Una historia convertida en mito
El caso pronto fue bautizado como “El picnic perdido”. La prensa local y nacional lo convirtió en símbolo de misterio y desolación. Investigadores amateur llenaron foros de teorías: desde un depredador solitario escondido en la caseta, hasta la posibilidad de que Rachel y Luke presenciaran algo ilícito en el bosque. Ninguna hipótesis logró dar respuesta.
Ni el radar subterráneo, ni los perros entrenados, ni las pruebas forenses ofrecieron pistas concluyentes. La tierra guardaba silencio.
La paradoja del prado
Para la comunidad de Oakridge, el prado se convirtió en un lugar maldito. Padres advertían a sus hijos que no se acercaran, cazadores lo evitaban y campistas decían que allí “el aire pesaba distinto”. Lo que antes era un sitio corriente quedó marcado por un misterio sin resolver.
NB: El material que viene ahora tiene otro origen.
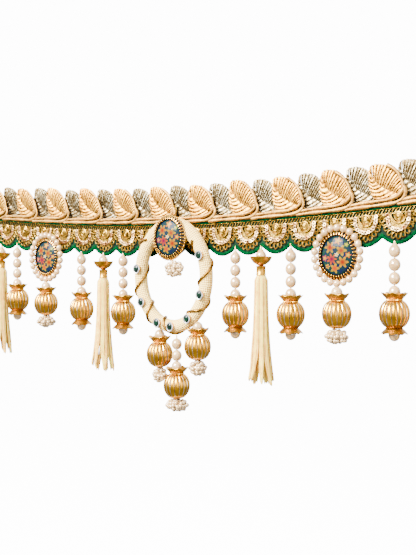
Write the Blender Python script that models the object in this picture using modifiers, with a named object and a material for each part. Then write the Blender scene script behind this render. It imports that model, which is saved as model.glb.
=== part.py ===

La paradoja es cruel: un escenario de picnic perfecto, risas congeladas en fotografías, y después un vacío absoluto. Dos jóvenes borrados en pleno día, en un lugar abierto, frente a una cámara que aún guardaba la última sombra.
Una herida que no cierra
En 2018, en el vigésimo aniversario de la desaparición, el sheriff exhibió el enfriador bajo cristal, con las iniciales visibles. Más que un objeto, era un recordatorio de lo perdido. Rachel y Luke siguen desaparecidos, y sus familias continúan esperando una respuesta que nunca llega.
Lo único cierto es que el prado guarda un secreto. Entre las 2:14 p.m. y las 2:47 p.m. de aquel 18 de julio de 1998, algo sucedió que cambió todo para siempre. Y hasta hoy, nadie ha podido explicar qué fue.
El “picnic perdido” sigue siendo uno de los enigmas más perturbadores de Oregón: un caso en el que lo ordinario se volvió extraordinario, y donde el amor de dos jóvenes quedó grabado en un objeto simple, convertido en la pista más dolorosa de todas.